Heatwave continues as ban on swimming lifted at Sandymount Strand

Isabela Almedia and Karina Martins from the City Centre enjoy the soaring temperatures at Portmarnock Beach, Dublin this afternoon. Photo: Colm Keegan/Collins
Isabela Almedia and Karina Martins from the City Centre enjoy the soaring temperatures at Portmarnock Beach, Dublin this afternoon. Photo: Colm Keegan/Collins

Temperatures are due to soar over the next few days as the ban on swimming at Sandymount Strand is lifted.

The temporary ban was put in place by Dublin City Council on Monday after test results of water samples taken from the previous Friday did not comply with minimum standards.

A further test of the waters was carried out and DCC has now lifted the ban, saying: "The laboratory test results of this sample indicate that the water quality is in compliance."

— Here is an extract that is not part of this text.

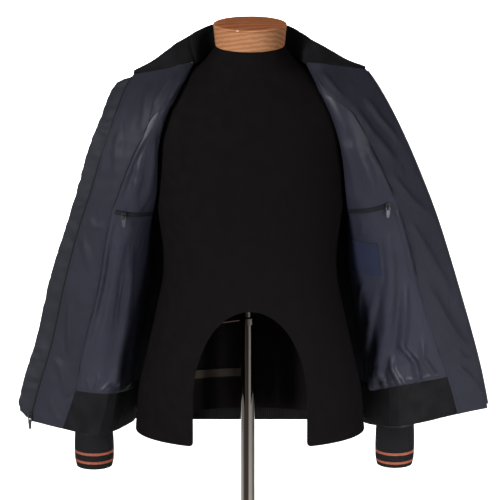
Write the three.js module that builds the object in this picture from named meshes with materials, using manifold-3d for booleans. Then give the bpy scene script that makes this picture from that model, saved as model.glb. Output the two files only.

Previous bans at Killiney and White Rock beaches have also been lifted - just in time, as temperatures are on the way up.

Dramatic

Temperatures yesterday hit 26 degrees and should rise to 27 across the country before tomorrow.

Joanna Donnelly of Met Eireann said we can expect temperatures to rise by at least a degree.

"Temperatures will probably stay the same or rise by a degree or so. According to our observation stations, temperatures should reach 25 to 26 degrees around Dublin and the east coast and should rise to about 27 degrees farther inland," she said.

Due to the high temperatures, sea fog descended on Dublin Bay, with dramatic scenes as the Poolbeg chimneys were obscured from view and a cold mist enveloped Dublin's beaches.

Joanna said this was not unusual for such warm weather and happens frequently across the country.

"On the east coast the fog develops over the Irish Sea and is blown onshore by the easterly wind," she said.

"At the moment, humidity temperatures are high, as are relative temperatures, and when they match sea temperatures the moisture condenses and this is what causes the sea fog.

"The fog was quite dense on Tuesday evening, but it burns off soon enough as it moves inland."

Conditions are ripe for this type of sea fog, and while it is difficult to forecast, it is expected to continue to appear over the coming days as temperatures remain high.